At this point in the season, the majority of my students have been beginners, the majority of them being children. As with most schools, you sometimes get classes of mixed abilities and ages, which is unavoidable, but I have not yet had an unpleasant lesson yet. Of course, there are many small technical and philosophical differences in how snowboarding is taught in Japan, that might seem a little strange to someone who was brought up in North America.

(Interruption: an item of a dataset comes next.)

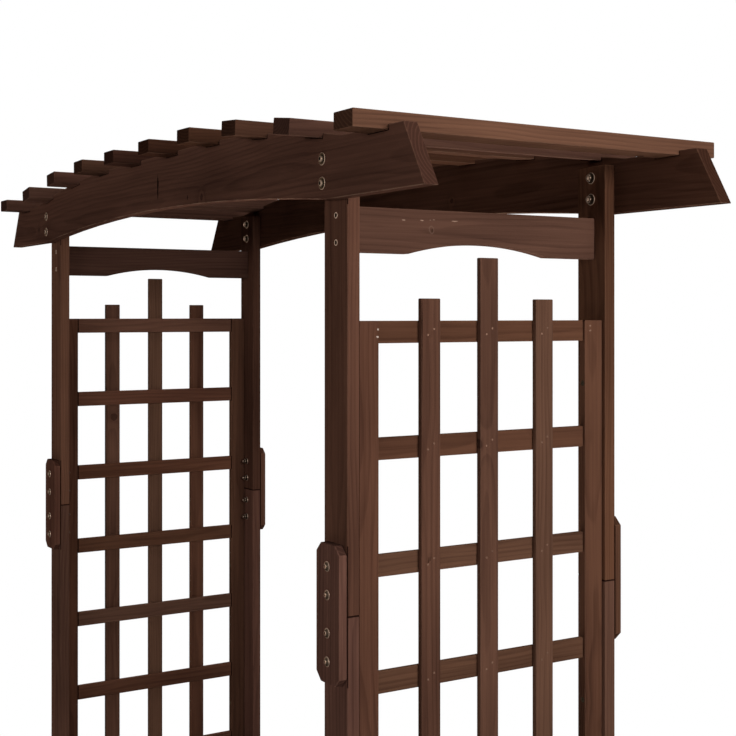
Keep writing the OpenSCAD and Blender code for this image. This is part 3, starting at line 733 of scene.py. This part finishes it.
def makeFloor():
    material, tree = newMaterial("paleFloor")
    tree.nodes.clear()
    place = addNode(tree, "TexCoord").outputs["Object"]
    speck = centred(tree, noise(tree, place, *floor["speckNoise"]), floor["speck"])
    channels = {number: plus(tree, value, speck) for number, value in enumerate(floor["color"])}
    tint = addNode(tree, "CombineColor", channels).outputs[0]
    ground = addNode(tree, "BsdfDiffuse", {"Color": tint}).outputs[0]
    glow = addNode(tree, "Emission", {"Color": white, "Strength": sky["seen"]}).outputs[0]
    edge = smoothStep(tree, lengthOf(tree, place), floor["fade"], floor["radius"] * floor["fadeEnd"])
    mixed = addNode(tree, "MixShader", {0: times(tree, seenDirectly(tree), edge), 1: ground, 2: glow})
    wire(tree, addNode(tree, "OutputMaterial").inputs[0], mixed.outputs[0])
    work = bmesh.new()
    bmesh.ops.create_circle(work, cap_ends=True, segments=floor["segments"], radius=floor["radius"])
    mesh = bpy.data.meshes.new("groundDisc")
    work.to_mesh(mesh)
    work.free()
    mesh.materials.append(material)
    disc = bpy.data.objects.new("groundDisc", mesh)
    disc.location = (0.0, 0.0, -floor["drop"])
    bpy.context.scene.collection.objects.link(disc)


def makeSky():
    world = bpy.data.worlds.new("studioSky")
    bpy.context.scene.world = world
    world.use_nodes = True
    tree = world.node_tree
    tree.nodes.clear()
    dim = addNode(tree, "Background", {"Color": white, "Strength": sky["lighting"]}).outputs[0]
    plain = addNode(tree, "Background", {"Color": white, "Strength": sky["seen"]}).outputs[0]
    mixed = addNode(tree, "MixShader", {0: seenDirectly(tree), 1: dim, 2: plain})
    wire(tree, addNode(tree, "OutputWorld").inputs[0], mixed.outputs[0])


# Power is in watts, and spread is the angle of a lamp's cone
lamps = {
    "keyLamp": {"place": (2.9, 0.12, 2.25), "aim": (0.0, 0.0, 1.4), "size": (0.9, 0.8), "power": 53.5},
    "frontLamp": {"place": (1.3, -4.8, 2.15), "aim": (0.0, 0.0, 1.3), "size": (2.4, 0.7), "power": 64.0},
    "topLamp": {"place": (0.2, 0.8, 5.2), "aim": (0.0, 0.0, 1.6), "size": (2.4, 2.4), "power": 95.0},
    "backLamp": {"place": (-3.6, 4.4, 2.8), "aim": (0.0, 0.0, 1.2), "size": (2.6, 2.6), "power": 120.0},
    "leftLamp": {"place": (-4.4, 0.7, 2.3), "aim": (0.0, 0.0, 1.2), "size": (1.4, 1.4), "power": 85.0},
    "riseLamp": {"place": (0.28, 0.08, 0.92), "aim": (0.45, 0.08, 2.0), "size": (0.30, 0.18), "power": 1.7,
                 "spread": 80.0},
}
openSpread = 180.0


def addLamp(name, values):
    lamp = bpy.data.lights.new(name, "AREA")
    lamp.shape = "RECTANGLE"
    lamp.size, lamp.size_y = values["size"]
    lamp.energy = values["power"]
    lamp.spread = math.radians(values.get("spread", openSpread))
    made = bpy.data.objects.new(name, lamp)
    made.location = values["place"]
    ray = Vector(values["aim"]) - Vector(values["place"])
    made.rotation_euler = ray.to_track_quat("-Z", "Y").to_euler()
    made.visible_camera = False
    bpy.context.scene.collection.objects.link(made)


camera = {
    "place": (2.0607, -1.0845, 1.772), "turn": (90.05, 0.0, 58.55),
    "focal": 63.42, "sensor": 36.0, "shiftY": -0.0734, "clipStart": 0.05,
}


def makeCamera():
    lens = bpy.data.cameras.new("view")
    lens.sensor_width = camera["sensor"]
    lens.lens = camera["focal"]
    lens.shift_y = camera["shiftY"]
    lens.clip_start = camera["clipStart"]
    made = bpy.data.objects.new("view", lens)
    made.location = camera["place"]
    made.rotation_euler = [math.radians(angle) for angle in camera["turn"]]
    bpy.context.scene.collection.objects.link(made)
    bpy.context.scene.camera = made


makeCamera()
makeFloor()
makeSky()
for name, values in lamps.items():
    addLamp(name, values)
bpy.context.scene.view_settings.view_transform = "Standard"
print("stage, lamps and camera ready")

firGroup, markGroup = makeFirGroup(), makeMarkGroup()
woods = {
    "stained_fir": makeWood("stainedFir", fir, firGroup, markGroup, railMarks + beamMarks),
    "trellis_fir": makeWood("trellisFir", trellis, firGroup, markGroup, stileMarks),
}
platingGroup = makePlatingGroup()
metal = makePlating("yellowZinc", plating, platingGroup)
nailMetal = makePlating("stainedNail", nail, platingGroup)
print("materials ready")

wooden = [name for name, slot in slotOf.items() if slot in woods]
boards = measureBoards(wooden)
for name in wooden:
    roundBoards(name, woods[slotOf[name]], boards)
print("boards rounded")

makeTurned("long_bolts", metal, domedBolt, bolt["smooth"], bolt["beamShades"])
makeTurned("splice_bolts", metal, domedBolt, bolt["smooth"], bolt["spliceShades"])
makeTurned("side_rail_screws", metal, countersunkScrew, sideScrew["smooth"])
makeTurned("hex_nuts", metal, hexNut, nut["smooth"])
makeTurned("washers", metal, flatWasher, washer["smooth"])
for name in ("roof_screws", "bench_screws", "trellis_screws", "trellis_nails"):
    for slot in frame["nodes"][name].material_slots:
        slot.material = nailMetal if name == "trellis_nails" else metal
print("fasteners ready")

The emphasis on fun is sometimes lost in the quest for technical ability, and while the perfect turn is the goal for many students, it is not a way of riding I particularly like to endorse. Of course improving one’s riding is important, for it allows one to enjoy a wider range of conditions. But here this obsession with technical progression is reinforced by such establishments as the badge-test system, where students can take tests and ‘rank’ themselves on a scale of 1 to 6, six being the lowest level. After passing level one, students can then apply to become instructors. It seems to be a system much like the belt grades found in the martial arts, which I find a little strange applied to a sport which has its roots in surf culture. The martial arts are very rigid, and (at the lower levels at least) require strict discipline to form. The surf-influenced sports like skateboarding instead very consciously de-emphasize form in exchange for self-expression (style) and enjoyment. For someone who has been snowboarding for a long time, this is immediately recognizable in the comparatively rigid and flowing riding styles of Japanese and North American kids.

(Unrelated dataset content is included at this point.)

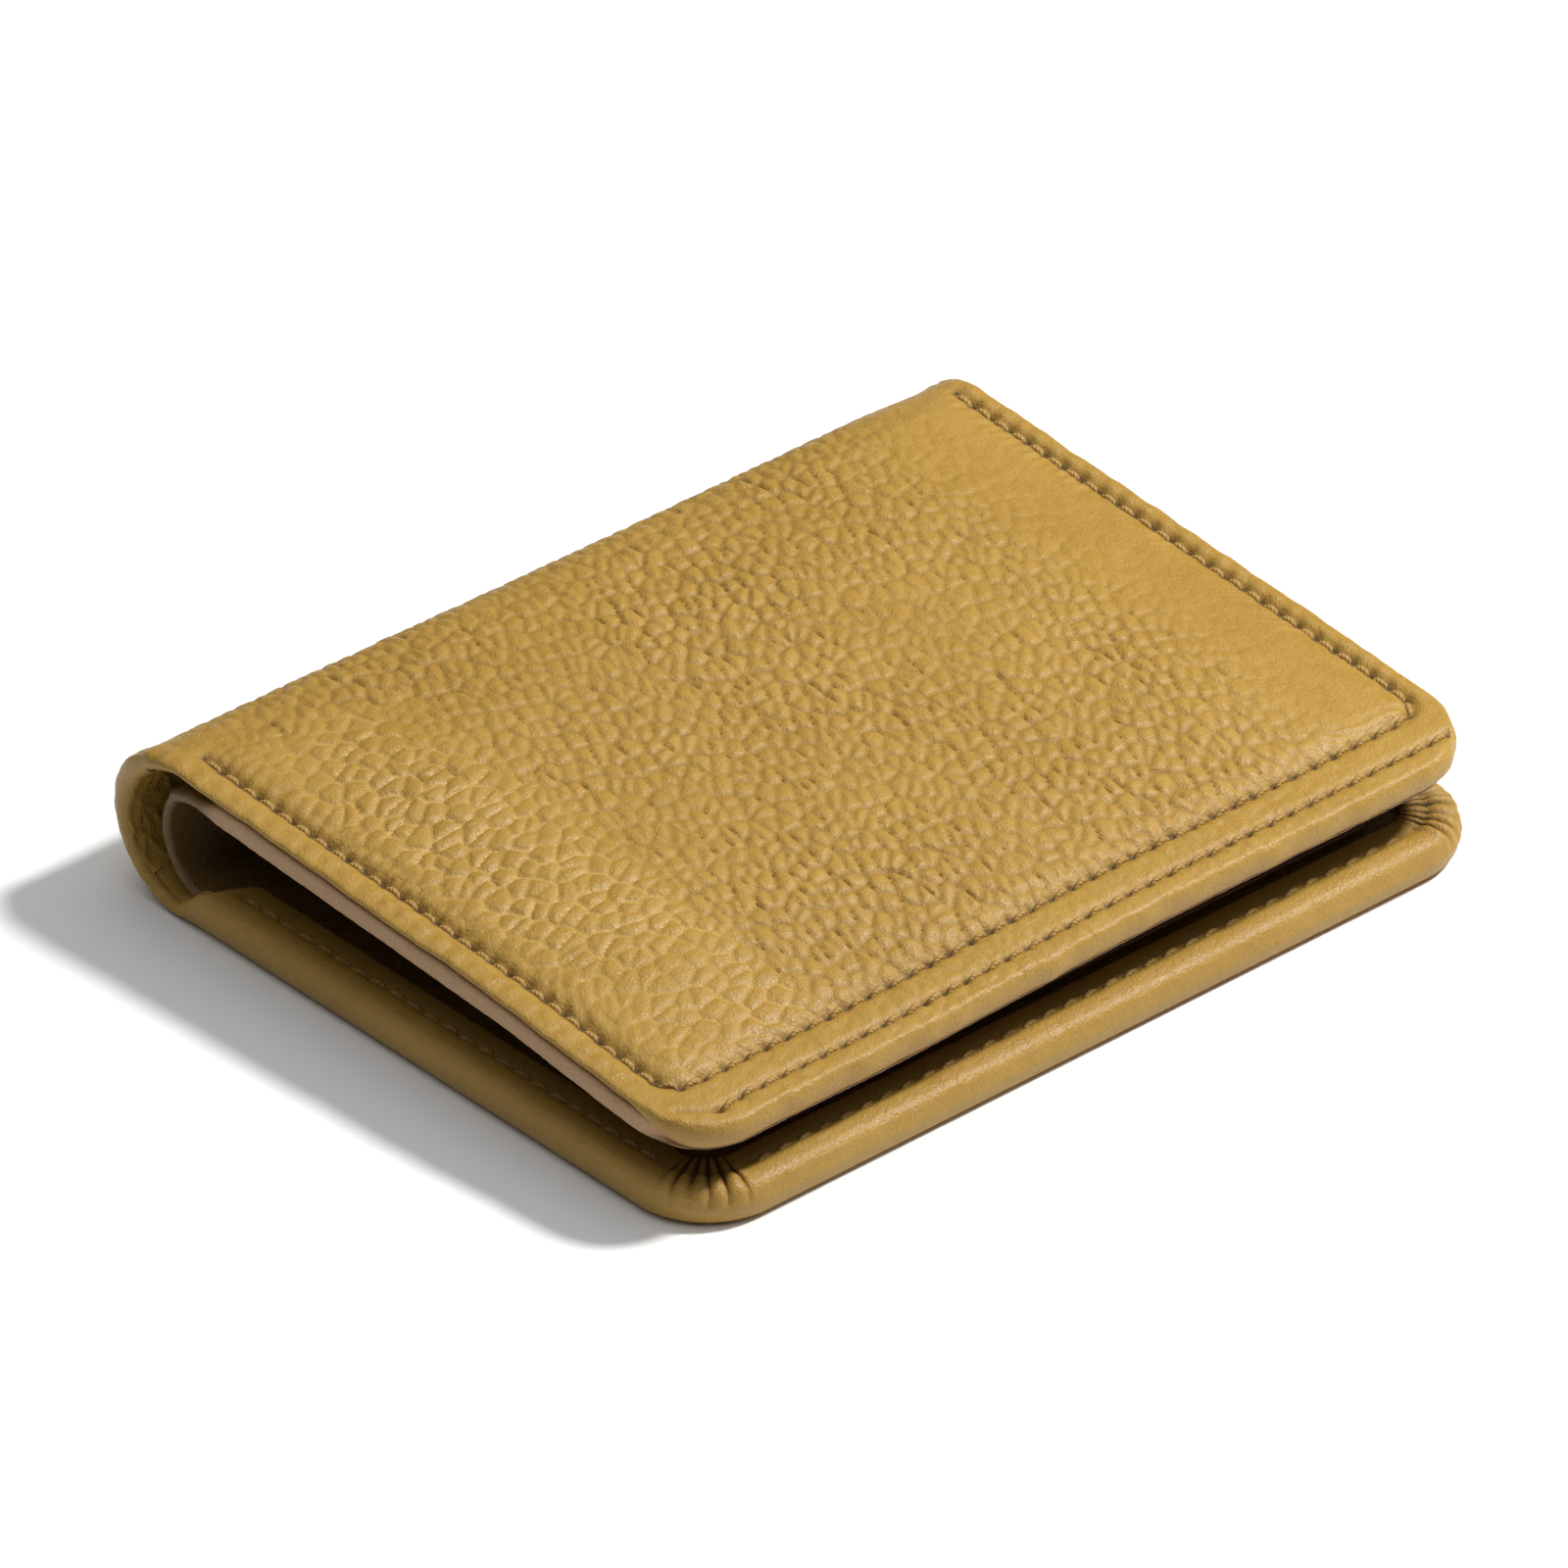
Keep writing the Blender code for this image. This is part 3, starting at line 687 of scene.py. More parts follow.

However, when it comes down to it, there is very little reason to snowboard if not for some kind of personal fulfillment. After all, we spend a bunch of our disposable income gear, drive up to the mountains to spend time in the freezing cold wiping the snot off our noses, all for what? What is it that makes snowboarding and skiing so damn fun?
Whatever it is, I’m happy that I get to help people discover it for themselves.